The next Federal government must adopt these targets as the basis of Australia’s climate policies, and to implement economic, energy and employment policies consistent with achieving them. Even more stringent targets to limit global heating may be necessary.

Policies to achieve net zero emissions by 2035 or sooner will centre on science-based targets, strong regulations, incentives for investments in renewable-energy technologies, technology transfer, and energy markets that put a price on pollution with no exemptions for polluting industries, and no use of offsets that will only result in ‘on paper’ reductions.
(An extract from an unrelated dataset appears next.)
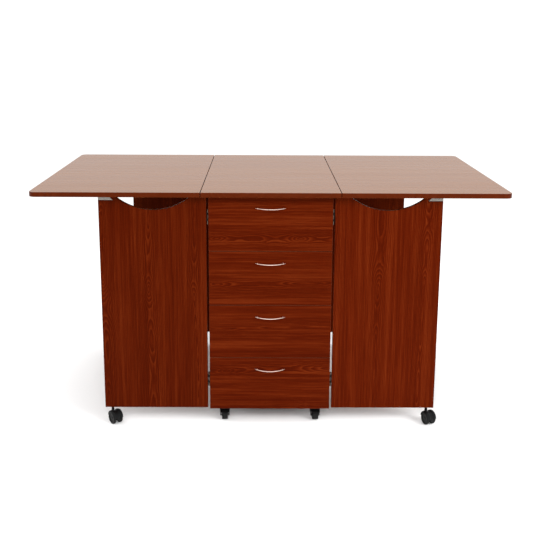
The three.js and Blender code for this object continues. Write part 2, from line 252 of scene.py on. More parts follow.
LAMINATE_TONES = ((0.038, 0.0021, 0.0002), (0.056, 0.0040, 0.0004), (0.090, 0.0110, 0.0018))
# The top's tones are paler and lighter than the laminate elsewhere: painted sheen for the white reflection
# the top shows at a low view.
TOP_TONES_PAINTED_SHEEN = ((0.145, 0.0480, 0.0100), (0.165, 0.0590, 0.0130), (0.185, 0.0700, 0.0170))
BAND_TONES = ((0.042, 0.0050, 0.0012), (0.055, 0.0075, 0.0018), (0.072, 0.0115, 0.0032))
# Edge band of the drawer fronts: partly its own paler colour, partly painted highlight for the light its
# rounded arris catches along the gaps.
PALE_BAND_AND_PAINTED_HIGHLIGHT_TONES = ((0.105, 0.030, 0.014), (0.130, 0.040, 0.020), (0.155, 0.050, 0.026))
TRAY_TONES = ((0.50, 0.34, 0.19), (0.60, 0.43, 0.26), (0.68, 0.52, 0.34))
BRUSHED = (60.0, 2500.0, 2500.0)


def tones_with_painted_light(tones, share):
    """The same laminate tones scaled by share: painted shade below one, painted light above one."""
    return tuple(tuple(part * share for part in tone) for tone in tones)


top_wood_painted_sheen = wood("cherry_top_painted_sheen", TOP_TONES_PAINTED_SHEEN, "x", "y", "z", 0.28, 0.2, WHITE)
front_wood = wood("cherry_drawer_front", LAMINATE_TONES, "x", "z", "y", figure=1.1, heart_at=0.054)
# Painted light: the left leg's laminate is painted darker and the right leg's lighter, for the lamps
# lighting the right side more.
leg_woods_painted_light = {
    -1: wood("cherry_left_leg_painted_shade", tones_with_painted_light(LAMINATE_TONES, 0.91), "z", "x", "y", figure=0.85, heart_at=0.062),
    1: wood("cherry_right_leg_painted_light", tones_with_painted_light(LAMINATE_TONES, 1.06), "z", "x", "y", figure=0.85, heart_at=0.062),
}
side_wood = wood("cherry_side", LAMINATE_TONES, "z", "y", "x")
shelf_wood = wood("cherry_shelf", LAMINATE_TONES, "x", "y", "z")
band_level = wood("edge_band_level", BAND_TONES, "x", "y", "z", 0.36, 0.15, figure=0.3)
band_upright = wood("edge_band_upright", BAND_TONES, "z", "x", "y", 0.36, 0.15, figure=0.3)
band_front = wood("edge_band_front_with_painted_highlight", PALE_BAND_AND_PAINTED_HIGHLIGHT_TONES, "x", "z", "y", 0.34, 0.25, figure=0.3)
tray_wood = wood("pale_tray_board", TRAY_TONES, "y", "z", "x", 0.55, 0.3, WHITE, 0.5)
tray_floor = wood("pale_tray_floor", TRAY_TONES, "y", "x", "z", 0.55, 0.3, WHITE, 0.5)
nickel = plain("satin_nickel", (0.93, 0.70, 0.62), 0.28, metal=1.0, grain=BRUSHED, bump=0.00003)
hinge_steel = plain("plated_steel", (0.23, 0.18, 0.15), 0.34, metal=1.0, bump=0.00004)
# Near-black steel: the axle bolts' own finish, and painted shade on the moving halves of the hinges.
dark_steel_and_painted_shade = plain("blackened_steel_and_painted_shade", (0.05, 0.048, 0.046), 0.4, metal=1.0, bump=0.00004)
rail_steel = plain("coated_rail", (0.78, 0.76, 0.72), 0.4, specular=0.4)
catch_grey = plain("light_grey_plastic", (0.21, 0.195, 0.175), 0.42, specular=0.4)
black_plastic = plain("black_plastic", (0.0035, 0.0035, 0.0037), 0.36, specular=0.16)
wheel_rubber = plain("dark_wheel", (0.0050, 0.0048, 0.0048), 0.45, specular=0.14)


# ---------------------------------------------------------------- mesh building
def prism(bm, outline, normal, low, high):
    """A closed outline pushed along an axis from low to high."""
    spot = {
        "x": lambda u, v, w: (w, u, v),
        "y": lambda u, v, w: (u, w, v),
        "z": lambda u, v, w: (u, v, w),
    }[normal]
    ends = [[bm.verts.new(spot(u, v, w)) for u, v in outline] for w in (low, high)]
    count = len(outline)
    faces = [bm.faces.new(ends[0]), bm.faces.new(ends[1])]
    for i in range(count):
        j = (i + 1) % count
        faces.append(bm.faces.new((ends[0][i], ends[0][j], ends[1][j], ends[1][i])))
    bmesh.ops.recalc_face_normals(bm, faces=faces)


def rectangle(low_u, low_v, high_u, high_v):
    return [(low_u, low_v), (high_u, low_v), (high_u, high_v), (low_u, high_v)]


def in_mm(points):
    """Points given in millimetres, turned to metres."""
    return [(u * MM, v * MM) for u, v in points]


def flipped(sign, points):
    """An outline of the right side, or with sign -1 its mirror image for the left."""
    return [(sign * u, v) for u, v in points]


def cylinder(radius, half, cut, rise):
    """Lathe profile of a cylinder from -half to half. Its rims lose cut of the radius over rise."""
    upper = [(radius, half - rise), (radius - cut, half), (0, half)]
    return [(u, -v) for u, v in reversed(upper)] + upper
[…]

Appropriate support, including compensation, should be provided to vulnerable groups affected by the changes.

Australia will also need policies including:

  • Interventionist industry policies to accelerate a just, secure-job transition to a zero-carbon economy, and harness the potential for new jobs, including research, training, and investment in renewable-energy technologies, energy efficiency technologies, green metals processing, sustainable transport options and water systems, biomaterials, green buildings, waste minimisation and recycling systems.
  • Reformed and democratic urban and regional planning to achieve sustainable human settlements, supported by massive expansion of public transport
  • Reform of urban and rural land use, including stronger restrictions on land clearing and an end to ineffective and frequently corrupt ‘offset’ schemes.
  • No new fossil-fuel extraction and production projects.
  • An end to all forms of subsidy, both overt and hidden, to fossil-fuel-based industries.
  • Investment in climate adaptation and resilience to vulnerable communities, including protection of ecosystems, affordable climate-safe housing, water and energy security, and support to people displaced by climate impacts on their homes.

While radical reforms towards a just transition are essential right now, such reforms can also help build both the basis of and broad support for more far-reaching changes towards a democratic, ecological, socialist society based on the needs of people and nature, not on profit and wealth.